Uni Münster eröffnet Zentrum für Textedition & Kommentierung

Investition in die Zukunft

"Am Anfang war das Wort". Die Prorektorin der Universität Münster, Marianne Ravenstein, zitiert den berühmten Anfang des Johannes-Evangeliums, um zu verdeutlichen:

Autor/in:
Gerd Felder
 (DR)

Texte haben eine existenzielle Bedeutung für fast jede Wissenschaftsdisziplin.  Um Texte, ihre Erforschung, Aufarbeitung und Herausgabe geht es im neuen Zentrum für Textedition und Kommentierung, das jetzt an der Universität Münster eröffnet wurde. Als profilbildendes Element habe dieses Zentrum große Bedeutung für die traditionsreiche Universität, unterstreicht Ravenstein.

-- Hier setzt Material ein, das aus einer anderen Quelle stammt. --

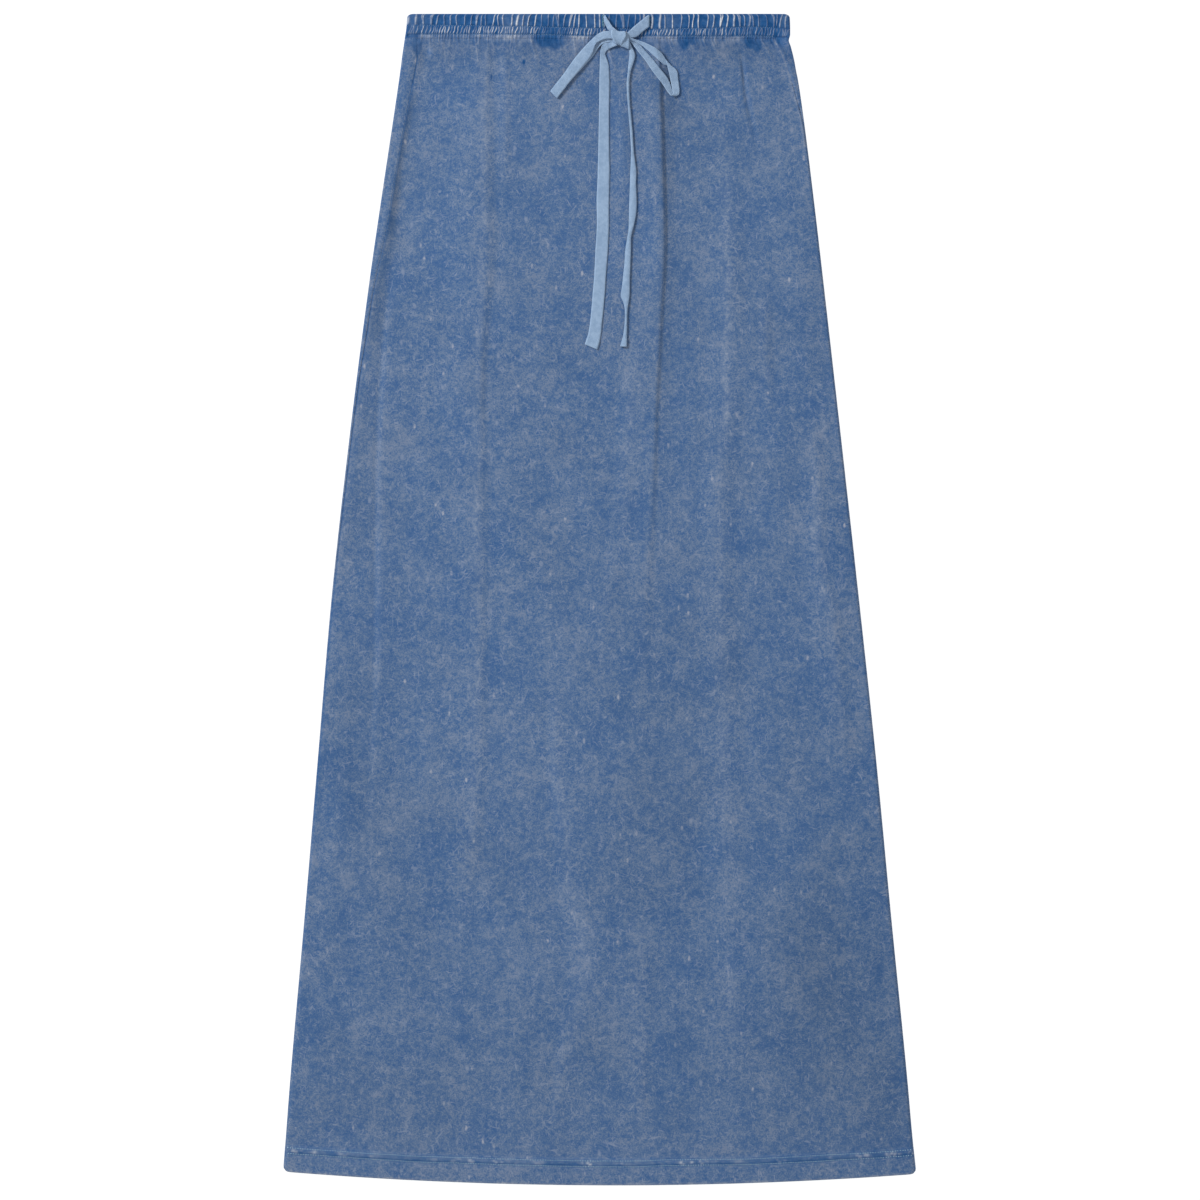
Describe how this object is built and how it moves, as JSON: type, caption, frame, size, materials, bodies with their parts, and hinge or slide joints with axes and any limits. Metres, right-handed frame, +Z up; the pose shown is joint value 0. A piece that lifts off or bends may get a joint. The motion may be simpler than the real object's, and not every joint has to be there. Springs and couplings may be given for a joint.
{
  "type": "denim maxi skirt",
  "caption": "Flared ankle-length skirt in washed blue denim, laid flat, with a gathered elastic waistband and a flat drawstring tied in a bow.",
  "frame": {"origin": "middle of the skirt's footprint, on the surface it lies on", "axes": "+Z up out of the front, +Y from the hem to the waist, +X to the right as the front is seen from above"},
  "size_m": [0.5679, 1.0545, 0.0155],
  "materials": {
    "denim": "washed, mottled blue denim, matt",
    "tape": "pale blue woven cotton tape, matt"
  },
  "bodies": {
    "root": {"front_panel": "denim", "back_panel": "denim", "waistband_front": "denim", "waistband_back": "denim", "drawstring_exit_left": "tape", "drawstring_exit_right": "tape", "bow_knot": "tape", "bow_loop_left": "tape", "bow_loop_right": "tape", "drawstring_tail_left": "tape", "drawstring_tail_right": "tape"}
  },
  "joints": []
}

Stark beteiligt sind am ZETEK - neben Philosophen, Philologen und Historikern - vor allem die Theologen. Für den Dekan der Katholisch-Theologischen Fakultät, Alfons Fürst, ist das Ziel des neuen Zentrums, "die vielfältige Arbeit an Editionen, Kommentaren und Übersetzungen zu vernetzen, ins Gespräch zu bringen und sichtbar zu machen". Eine solche Einrichtung sei auch der richtige Weg, Forschung und Lehre wieder enger miteinander zu verzahnen. Der Dekan des Fachbereichs Geschichte/Philosophie, Martin Kintzinger, bestätigt: "Die Theologen bieten uns Raum und sind einer der wesentlichen Träger von ZETEK."

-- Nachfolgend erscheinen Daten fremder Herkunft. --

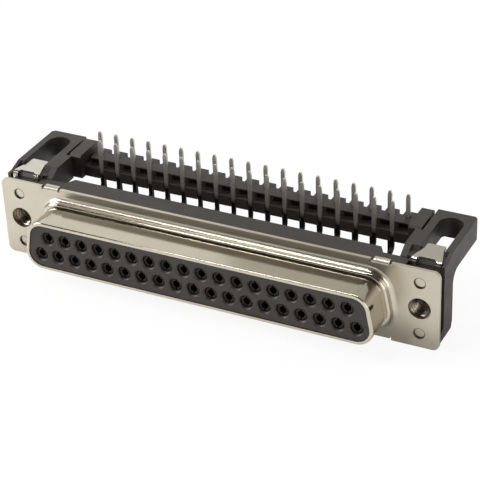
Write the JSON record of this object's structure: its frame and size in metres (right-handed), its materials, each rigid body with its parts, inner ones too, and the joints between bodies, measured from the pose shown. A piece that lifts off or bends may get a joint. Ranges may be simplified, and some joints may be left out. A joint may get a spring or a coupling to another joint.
{
  "type": "d-sub connector",
  "caption": "Right-angle D-subminiature socket connector for circuit boards: stepped metal shell, staggered sockets, slotted side brackets, grounding straps and a comb round the tails.",
  "frame": {"origin": "midway between the two fixing holes, on the front face of the flange", "axes": "+X along the rows to the right as seen from the mating side, +Y from the mating face to the back, +Z to the circuit board side, where the tails end; the wide row of sockets lies on the -Z side"},
  "size_m": [0.0694, 0.0209, 0.0157],
  "materials": {
    "shell_tin": "deep-drawn steel sheet with a satin tin plating, brighter on the drawn shroud",
    "black_plastic": "glass-filled thermoplastic moulding, black, fine matt moulded surface",
    "strap_tin": "stamped and folded sheet with a bright tin plating",
    "insert_steel": "turned insert, nickel plated, tapped for a jackscrew",
    "contact_tin": "stamped and rolled copper alloy, tin plated on the tail, plain in the socket"
  },
  "bodies": {
    "root": {"front_shell": "shell_tin", "front_insulator": "black_plastic", "rear_insulator": "black_plastic", "tail_locator": "black_plastic", "bracket_left": "black_plastic", "bracket_right": "black_plastic", "grounding_strap_left": "strap_tin", "grounding_strap_right": "strap_tin", "threaded_insert_left": "insert_steel", "threaded_insert_right": "insert_steel", "contact_01": "contact_tin", "contact_02": "contact_tin", "contact_03": "contact_tin", "contact_04": "contact_tin", "contact_05": "contact_tin", "contact_06": "contact_tin", "contact_07": "contact_tin", "contact_08": "contact_tin", "contact_09": "contact_tin", "contact_10": "contact_tin", "contact_11": "contact_tin", "contact_12": "contact_tin", "contact_13": "contact_tin", "contact_14": "contact_tin", "contact_15": "contact_tin", "contact_16": "contact_tin", "contact_17": "contact_tin", "contact_18": "contact_tin", "contact_19": "contact_tin", "contact_20": "contact_tin", "contact_21": "contact_tin", "contact_22": "contact_tin", "contact_23": "contact_tin", "contact_24": "contact_tin", "contact_25": "contact_tin", "contact_26": "contact_tin", "contact_27": "contact_tin", "contact_28": "contact_tin", "contact_29": "contact_tin", "contact_30": "contact_tin", "contact_31": "contact_tin", "contact_32": "contact_tin", "contact_33": "contact_tin", "contact_34": "contact_tin", "contact_35": "contact_tin", "contact_36": "contact_tin", "contact_37": "contact_tin"}
  },
  "joints": []
}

Die Grundlagenforschung an den Quellen der Kultur sei leider inzwischen etwas in den Schatten getreten, bedauert der Historiker. "Aber sie muss passieren, denn wir können sonst nicht arbeiten." Alle beteiligten Fächer wollten mit dem neuen Zentrum ihr Potenzial vorführen und nachweisen, dass sie schon sehr viel tun. "Junge Leute können das genauso wie arrivierte Kollegen. Das ist eine Investition in die Zukunft, und jeder ist eingeladen, sich uns anzuschließen", so Kintzinger

"Von Hammurabi bis Habermas"
Keine Deutung der Gegenwart ist ohne genaue Kenntnis der schriftlichen und visuellen Überlieferung möglich. Das weiß auch der Philosoph Ludwig Siep, der Initiator des Zentrums. Kritische Editionen seien zwar ein langwieriger und mühsamer Prozess, aber solche Grundlagenarbeit müsse auch der breiten Öffentlichkeit bekanntgemacht werden. Und die Mittelalter-Historikerin Eva Schlotheuber ergänzt: "Wir möchten ein Forum für Diskussionen erschließen und die Beantragung von Projekten erleichtern." Gedacht sei unter anderem an Workshops, öffentliche Veranstaltungen und gemeinsame Vorlesungen.

Wie vielfältig die Forschungsvorhaben sind, die unter dem Dach des ZETEK zusammengeführt werden, davon kann Kirchenhistoriker Fürst überzeugen. 30 Forschungsprojekte aus drei Jahrtausenden "von Hammurabi bis Habermas" führt er an, davon eine ganze Reihe aus der Theologie. Ob es um eine Neuausgabe des jüdischen Historikers Flavius Josephus, eine Handausgabe des Neuen Testaments, einen Kommentar zum Alten Testament, die Werke des Kirchenvaters Origenes von Alexandrien aus dem 2. Jahrhundert in deutscher Übersetzung oder die Urteile der Inquisition und die Nuntiaturberichte Eugenio Pacellis, des späteren Papstes Pius XII., geht: Von der Textarbeit der evangelischen und katholischen Theologen unter dem Dach von ZETEK darf man in den nächsten Jahren viel erwarten.